7) JOHN STERLING/ CHARLEY STEINER - Yankee radio broadcasters. Talk about impossible to listen to! Sterling is about as full of himself as it gets. All he seems to care about are his jokes and his shtick. The "Theeeeeeee Yankees Win" thing makes me cringe just thinking about it. As I listen to the classy Vin Scully while writing this, I think it's fair to say Sterling is Scully's opposite. The guy's a real homer. I guess he has to sound half-dead when the opponent hits a homerun, to avoid the wrath of King George.
And what happened to Steiner? He was so good on ESPN-radio with Dave Campbell, and then went to the Yankees and sold out. Steiner has also become a real homer, and I'm tired of hearing talk about the mystique of Yankee Stadium. I'm still waiting for him to actually criticize a Yankee! I don't know how this guy will get a job after doing the Yankees-- he's really sold out. Then again, as long as he sucks up to King George, I don't think he'll have to worry about anything.

6) JOE TORRE, manager- this guy has gotta be one of the biggest crybabies I've ever seen. When any other player makes contact with the Yanks, whether it was Clemens hitting Jeter in '98 or Huckaby in '03 or Posada running into Alfredo Almanzega in '04, it's always intentional if the other team does it. And Torre is firs to cry bloody murder! But when Clemens beans Piazza on the head, it was totally unintentional. Yeah, it just slipped out.
Everyone says he's such a great manager because his team makes it to the series each year. Hey, when your owner outspends everyone, it's no big deal. Why should Torre take the credit? Just because he's not as dumb as Grady Little?

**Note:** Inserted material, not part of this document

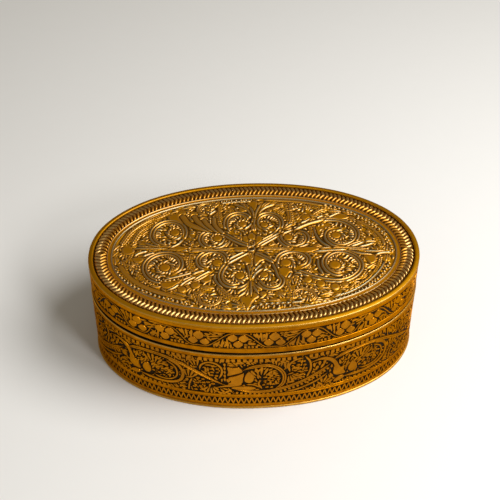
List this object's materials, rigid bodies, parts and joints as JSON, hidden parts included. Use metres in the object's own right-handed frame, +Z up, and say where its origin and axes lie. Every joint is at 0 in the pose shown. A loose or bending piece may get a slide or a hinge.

And the fact Torre hasn't been fired and gets along with all his players- the Yankees are a totally different team than in the '70's. I'd love to see what would've happened if Torre would've managed the "Bronx Zoo." Besides, George has wisened up in his old age, and has come to realize that the manager-a-year policy is not the wisest of ideologies. So gimme a break.